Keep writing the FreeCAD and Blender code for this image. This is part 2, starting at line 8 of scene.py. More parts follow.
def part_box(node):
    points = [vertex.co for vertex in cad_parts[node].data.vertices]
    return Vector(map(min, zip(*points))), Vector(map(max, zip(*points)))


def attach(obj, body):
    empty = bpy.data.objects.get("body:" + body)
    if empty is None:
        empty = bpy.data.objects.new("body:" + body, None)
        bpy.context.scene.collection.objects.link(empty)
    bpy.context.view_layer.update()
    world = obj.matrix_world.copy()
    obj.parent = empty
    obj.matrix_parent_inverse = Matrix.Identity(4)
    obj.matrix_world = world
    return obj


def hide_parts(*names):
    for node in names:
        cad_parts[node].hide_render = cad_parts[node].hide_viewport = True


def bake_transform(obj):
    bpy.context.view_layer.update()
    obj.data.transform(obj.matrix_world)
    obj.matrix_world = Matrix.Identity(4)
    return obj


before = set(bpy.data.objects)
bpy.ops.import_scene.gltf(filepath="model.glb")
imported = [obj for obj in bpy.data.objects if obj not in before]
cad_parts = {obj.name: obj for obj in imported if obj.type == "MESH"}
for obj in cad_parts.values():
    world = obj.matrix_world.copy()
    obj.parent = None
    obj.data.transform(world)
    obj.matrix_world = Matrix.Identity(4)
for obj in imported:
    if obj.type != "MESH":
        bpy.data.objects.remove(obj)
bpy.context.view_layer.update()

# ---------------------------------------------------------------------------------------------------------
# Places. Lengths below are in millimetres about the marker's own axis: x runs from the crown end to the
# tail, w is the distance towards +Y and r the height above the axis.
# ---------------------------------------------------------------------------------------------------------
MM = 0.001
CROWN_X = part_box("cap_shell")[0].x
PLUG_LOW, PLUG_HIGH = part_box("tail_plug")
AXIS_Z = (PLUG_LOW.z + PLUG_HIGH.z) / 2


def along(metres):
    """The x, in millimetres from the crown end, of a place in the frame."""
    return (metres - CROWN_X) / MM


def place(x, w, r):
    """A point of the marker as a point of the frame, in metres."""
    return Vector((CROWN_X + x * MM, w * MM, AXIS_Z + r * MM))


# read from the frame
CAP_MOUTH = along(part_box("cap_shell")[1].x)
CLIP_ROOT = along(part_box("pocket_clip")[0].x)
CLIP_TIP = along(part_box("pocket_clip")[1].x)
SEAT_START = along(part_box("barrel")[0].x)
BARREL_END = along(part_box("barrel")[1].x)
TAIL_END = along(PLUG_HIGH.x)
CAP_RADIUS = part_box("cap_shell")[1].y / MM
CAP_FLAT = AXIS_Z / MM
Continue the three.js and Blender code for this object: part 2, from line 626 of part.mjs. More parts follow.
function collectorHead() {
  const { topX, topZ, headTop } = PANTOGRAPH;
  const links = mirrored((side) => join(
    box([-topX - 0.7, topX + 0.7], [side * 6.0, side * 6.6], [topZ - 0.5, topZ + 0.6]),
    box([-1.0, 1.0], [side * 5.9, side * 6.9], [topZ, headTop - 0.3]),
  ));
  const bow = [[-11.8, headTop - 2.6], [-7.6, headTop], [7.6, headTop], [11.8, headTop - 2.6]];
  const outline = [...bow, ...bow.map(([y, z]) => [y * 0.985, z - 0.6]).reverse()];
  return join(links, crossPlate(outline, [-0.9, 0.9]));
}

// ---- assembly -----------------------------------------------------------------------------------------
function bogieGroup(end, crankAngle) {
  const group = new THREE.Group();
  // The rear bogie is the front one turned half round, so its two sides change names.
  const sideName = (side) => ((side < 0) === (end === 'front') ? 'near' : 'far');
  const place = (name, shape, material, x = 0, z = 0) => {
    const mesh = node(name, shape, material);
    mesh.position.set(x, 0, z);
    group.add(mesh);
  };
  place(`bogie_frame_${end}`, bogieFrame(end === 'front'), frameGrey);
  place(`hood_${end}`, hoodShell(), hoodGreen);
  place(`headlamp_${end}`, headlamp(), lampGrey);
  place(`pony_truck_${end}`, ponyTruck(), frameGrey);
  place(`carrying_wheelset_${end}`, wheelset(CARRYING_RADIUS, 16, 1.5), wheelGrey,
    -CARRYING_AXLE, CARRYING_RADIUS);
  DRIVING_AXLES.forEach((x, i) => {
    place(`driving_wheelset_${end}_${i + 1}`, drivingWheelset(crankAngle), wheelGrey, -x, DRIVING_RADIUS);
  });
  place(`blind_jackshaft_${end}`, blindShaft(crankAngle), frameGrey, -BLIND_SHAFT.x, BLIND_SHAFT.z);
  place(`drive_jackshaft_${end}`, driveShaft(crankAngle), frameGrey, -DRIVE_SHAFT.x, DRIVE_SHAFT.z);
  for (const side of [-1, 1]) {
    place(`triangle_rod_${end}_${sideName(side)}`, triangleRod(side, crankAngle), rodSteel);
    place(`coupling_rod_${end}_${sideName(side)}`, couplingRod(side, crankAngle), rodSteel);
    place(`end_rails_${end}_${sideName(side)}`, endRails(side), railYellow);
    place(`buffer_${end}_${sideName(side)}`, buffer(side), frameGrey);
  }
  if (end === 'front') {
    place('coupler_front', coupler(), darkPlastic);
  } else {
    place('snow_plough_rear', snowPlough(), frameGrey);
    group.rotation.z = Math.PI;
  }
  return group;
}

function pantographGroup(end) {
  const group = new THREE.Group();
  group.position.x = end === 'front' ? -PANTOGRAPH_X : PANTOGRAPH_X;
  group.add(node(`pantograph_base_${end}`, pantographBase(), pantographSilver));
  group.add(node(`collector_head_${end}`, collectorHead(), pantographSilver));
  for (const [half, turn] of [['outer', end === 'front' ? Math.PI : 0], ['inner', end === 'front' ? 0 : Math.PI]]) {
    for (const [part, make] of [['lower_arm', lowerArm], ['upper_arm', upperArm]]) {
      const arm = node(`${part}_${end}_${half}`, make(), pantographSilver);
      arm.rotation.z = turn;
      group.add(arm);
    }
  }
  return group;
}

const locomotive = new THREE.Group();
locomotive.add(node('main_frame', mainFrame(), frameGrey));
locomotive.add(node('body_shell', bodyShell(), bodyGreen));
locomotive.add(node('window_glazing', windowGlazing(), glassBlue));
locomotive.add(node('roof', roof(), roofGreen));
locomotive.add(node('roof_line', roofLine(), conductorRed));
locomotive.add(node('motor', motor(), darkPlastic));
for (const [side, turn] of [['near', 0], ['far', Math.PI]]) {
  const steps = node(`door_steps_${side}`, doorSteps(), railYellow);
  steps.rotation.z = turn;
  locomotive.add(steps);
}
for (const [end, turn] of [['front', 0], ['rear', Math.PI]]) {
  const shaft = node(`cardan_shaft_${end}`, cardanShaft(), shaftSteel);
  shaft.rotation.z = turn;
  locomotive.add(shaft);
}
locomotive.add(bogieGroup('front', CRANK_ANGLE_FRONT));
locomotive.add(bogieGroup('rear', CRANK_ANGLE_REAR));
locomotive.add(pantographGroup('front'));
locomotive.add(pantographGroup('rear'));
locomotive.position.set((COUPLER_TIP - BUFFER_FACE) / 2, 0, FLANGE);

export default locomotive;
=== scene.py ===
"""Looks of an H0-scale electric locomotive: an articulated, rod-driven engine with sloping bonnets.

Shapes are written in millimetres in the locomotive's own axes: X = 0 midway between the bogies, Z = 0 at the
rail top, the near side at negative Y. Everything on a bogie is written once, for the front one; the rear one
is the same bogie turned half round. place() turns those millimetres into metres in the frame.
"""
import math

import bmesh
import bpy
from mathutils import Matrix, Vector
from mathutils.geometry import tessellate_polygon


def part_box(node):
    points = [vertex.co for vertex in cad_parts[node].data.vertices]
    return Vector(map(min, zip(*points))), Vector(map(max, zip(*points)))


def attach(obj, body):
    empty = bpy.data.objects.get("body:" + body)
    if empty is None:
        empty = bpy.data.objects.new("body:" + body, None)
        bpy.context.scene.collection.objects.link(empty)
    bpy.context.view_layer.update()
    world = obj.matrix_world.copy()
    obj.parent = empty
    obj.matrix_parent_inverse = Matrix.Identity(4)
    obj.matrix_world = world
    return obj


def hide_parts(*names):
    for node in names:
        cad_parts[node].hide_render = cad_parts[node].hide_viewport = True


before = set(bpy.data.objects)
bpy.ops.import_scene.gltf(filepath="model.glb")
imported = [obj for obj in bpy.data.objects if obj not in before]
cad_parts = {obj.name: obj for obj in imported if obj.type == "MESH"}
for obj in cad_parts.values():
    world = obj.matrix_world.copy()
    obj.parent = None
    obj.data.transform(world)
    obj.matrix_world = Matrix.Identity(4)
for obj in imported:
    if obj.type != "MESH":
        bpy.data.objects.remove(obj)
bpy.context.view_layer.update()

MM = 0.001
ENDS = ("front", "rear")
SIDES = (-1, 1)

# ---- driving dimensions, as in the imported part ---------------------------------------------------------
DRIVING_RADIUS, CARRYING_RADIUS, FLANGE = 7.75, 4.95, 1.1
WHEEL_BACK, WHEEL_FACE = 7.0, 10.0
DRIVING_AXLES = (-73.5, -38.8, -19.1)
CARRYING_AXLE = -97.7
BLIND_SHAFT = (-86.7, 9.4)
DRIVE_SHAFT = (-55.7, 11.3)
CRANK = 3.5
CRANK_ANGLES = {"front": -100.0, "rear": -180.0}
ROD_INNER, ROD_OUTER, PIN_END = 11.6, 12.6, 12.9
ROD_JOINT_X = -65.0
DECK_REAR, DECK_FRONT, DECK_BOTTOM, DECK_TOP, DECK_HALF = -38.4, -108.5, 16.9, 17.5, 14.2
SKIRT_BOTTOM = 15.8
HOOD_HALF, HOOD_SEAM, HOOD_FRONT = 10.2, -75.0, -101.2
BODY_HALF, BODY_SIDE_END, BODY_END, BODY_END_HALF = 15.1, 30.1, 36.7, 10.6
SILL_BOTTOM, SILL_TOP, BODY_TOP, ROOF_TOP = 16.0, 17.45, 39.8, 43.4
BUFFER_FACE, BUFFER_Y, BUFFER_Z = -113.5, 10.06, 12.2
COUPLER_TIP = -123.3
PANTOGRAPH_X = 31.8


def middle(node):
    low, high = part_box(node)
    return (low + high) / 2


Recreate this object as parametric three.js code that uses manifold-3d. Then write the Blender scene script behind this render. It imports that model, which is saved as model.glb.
________________
## WORK REQUIRED
Filter the records above for "Vector" and copy every matching line.

## RESPONSE FOR THIS EXERCISE
    return Vector(map(min, zip(*points))), Vector(map(max, zip(*points)))
    return Vector((CROWN_X + x * MM, w * MM, AXIS_Z + r * MM))
from mathutils import Matrix, Vector
    return Vector(map(min, zip(*points))), Vector(map(max, zip(*points)))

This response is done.